Aoun wants to ride the wave of what may turn into the army’s sense of entitlement after the Nahr al-Bared fighting ends. This development would be disturbing but not surprising, with everyone on the army’s side and that support sealed in soldiers’ blood. Casualties will rise in the near future as the military implements a plan expected to last at least ten more days. The terrible human cost notwithstanding, the army can only gain credibility nationally, and Aoun probably expects this to improve his own presidential odds. Hence his strategy to place himself to the right of the army, and the majority’s efforts to do the same thing.

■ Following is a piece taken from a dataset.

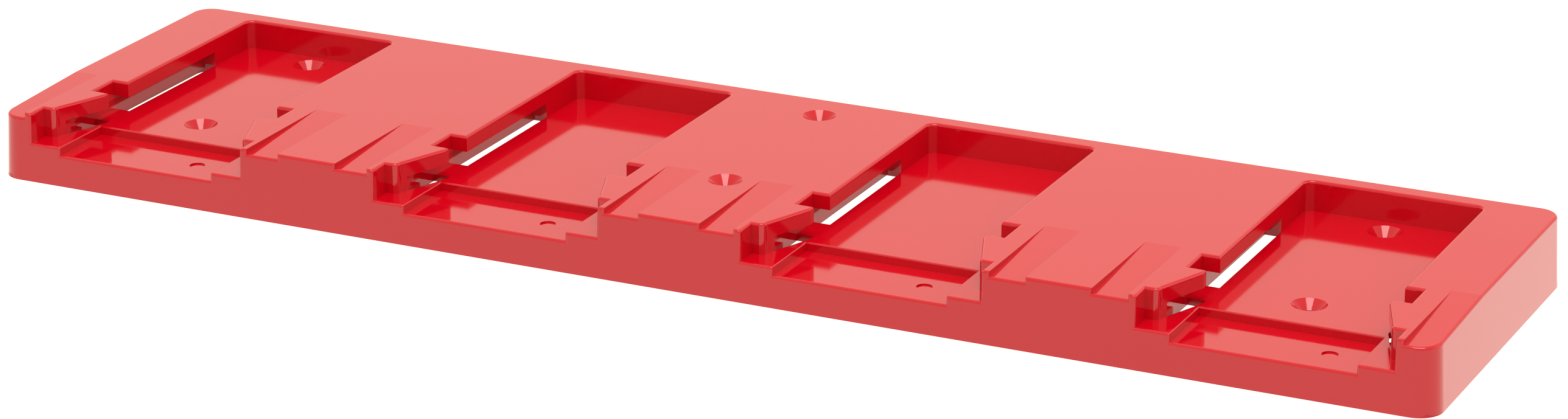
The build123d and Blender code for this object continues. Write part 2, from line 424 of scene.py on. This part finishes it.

This complicates matters tremendously. There might not be any second government created by Syria, but will there be a presidential election? Who, Michel Aoun or army commander Michel Suleiman, will gain the most from an army victory, if that victory comes soon? Syria’s most powerful weapon is to block everything and bargain from a position of strength. But things tend to backfire with this Syrian regime. The tribunal is moving briskly forward and now the Lebanese Army and intelligence services, hitherto neutral and more open to Syrian wishes, are deeply hostile to those groups that Damascus might use to destabilize Lebanon.
Tough times lie ahead, and Lebanon’s crises are nowhere near their end. The Syrians are reinforcing the military positions of their Palestinian clients in the Bekaa Valley, inside Lebanese territory. However, the structures of Syrian power in the country have never been so brittle, with violence the only weapon Syria can deploy. And for once the Lebanese and their military and security forces are as one against such violence.
Michael Young is opinion editor of THE DAILY STAR.